Another analysis, by the Union of Concerned Scientists in 2006, gauged the effect on power prices of Wisconsin's about-to-be-enacted RPS. Under one (now outdated) scenario in which the federal wind production tax credit expired in 2008, the study estimated that the 10-percent-by-2015 standard would add 18 cents to the average household's monthly power bill by 2011. After 2017 the typical consumer would save money.

The Wisconsin study was included in a research overview looking at RPS laws in 18 states. That 2007 meta-analysis for the U.S. Department of Energy (DOE) found that in 70 percent of the studies, including those assessing adopted or proposed RPSs in the Midwest and Great Plains, retail electricity rates rose no more than 1 percent because of mandates.

Taken as a whole, the integration analyses and overall cost-impact studies indicate that rate increases caused by mandates will be small, insignificant compared to the hikes that utility customers have become accustomed to absorbing every year or so. Higher prices attributable solely to RPSs may inflict pain on intensive power users, but probably not enough to lead to an exodus of industry to non-RPS states with cheaper power.

But such studies shouldn't be accepted as the final word on the rate impact of mandates. Their conclusions depend on myriad assumptions about the future capital costs of various types of generation, trends in fuel prices, the lifespan of tax credits and other factors that may prove wrong.

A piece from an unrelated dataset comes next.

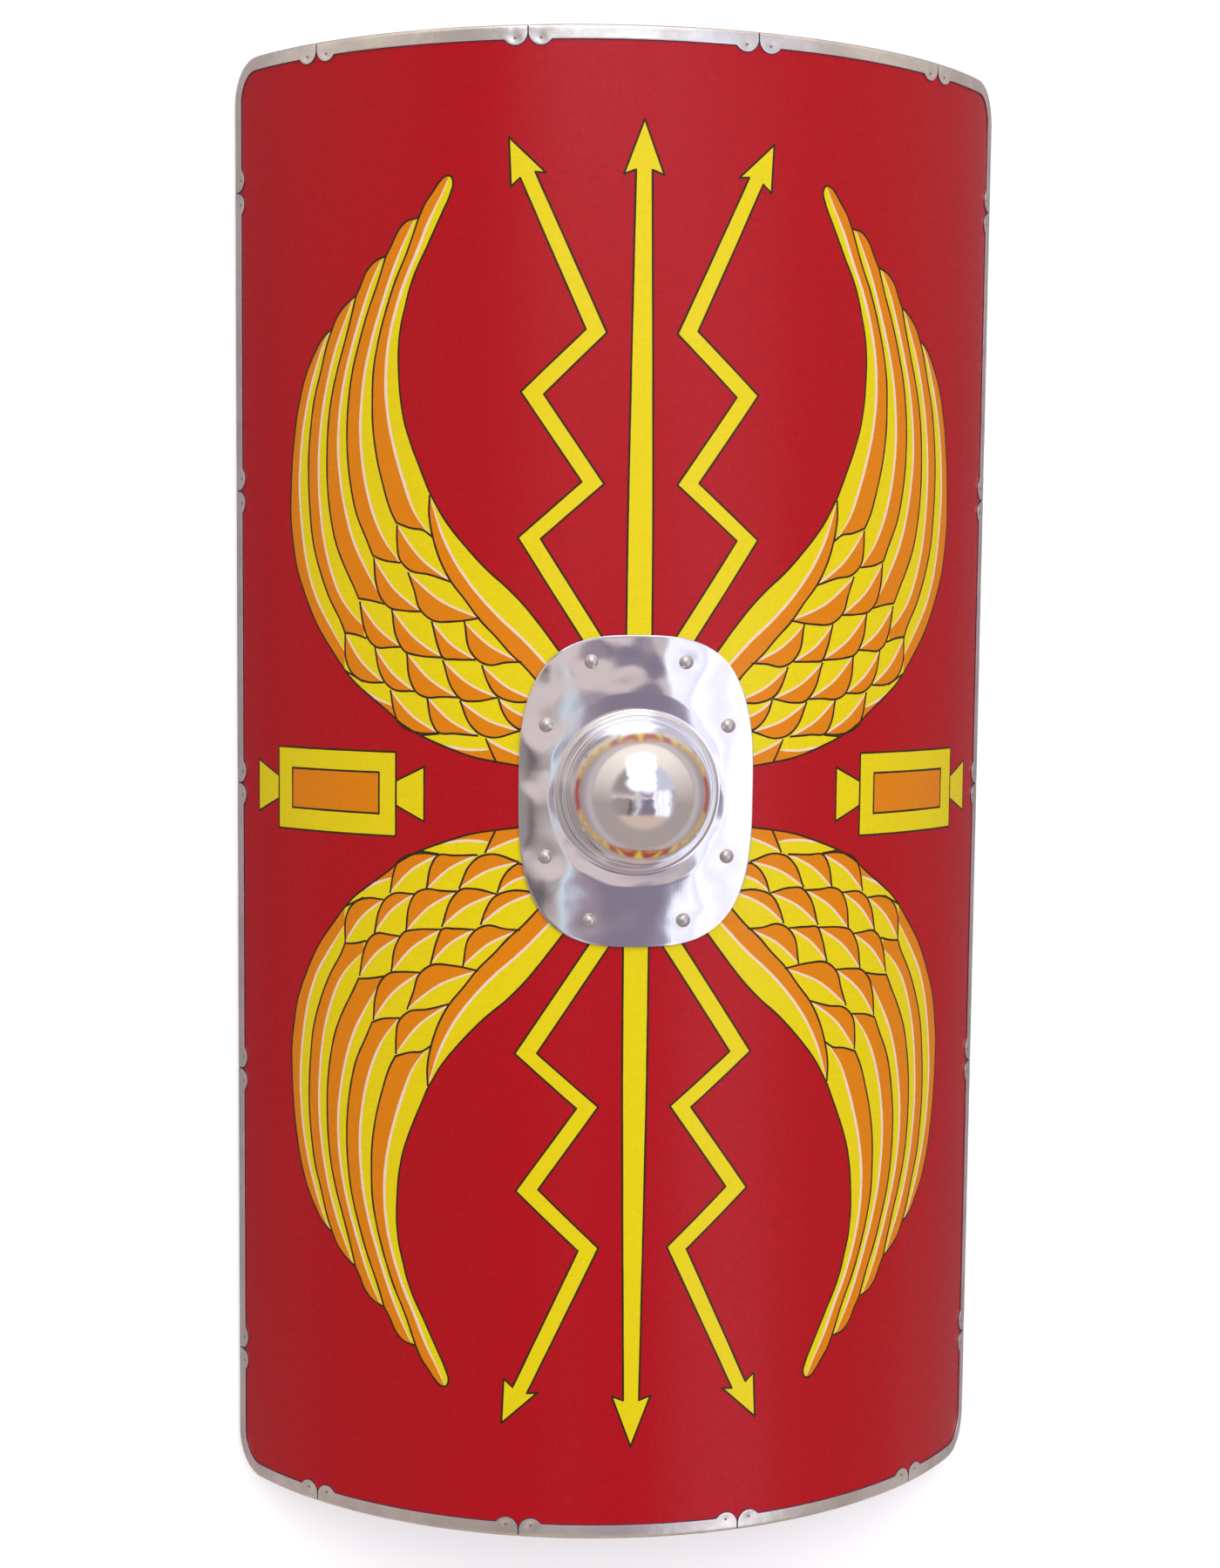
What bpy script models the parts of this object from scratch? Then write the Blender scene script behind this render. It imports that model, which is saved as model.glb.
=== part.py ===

For example, the DOE meta-analysis found considerable variability in the results of state RPS studies; six predicted cost savings for the consumer, while two projected rate increases of over 5 percent. The DOE study also concluded that many of the studies had underestimated both the cost of wind farm construction and increases in the price of natural gas—countervailing market factors likely to heavily influence the marginal cost of pumping up renewable generation to satisfy mandates.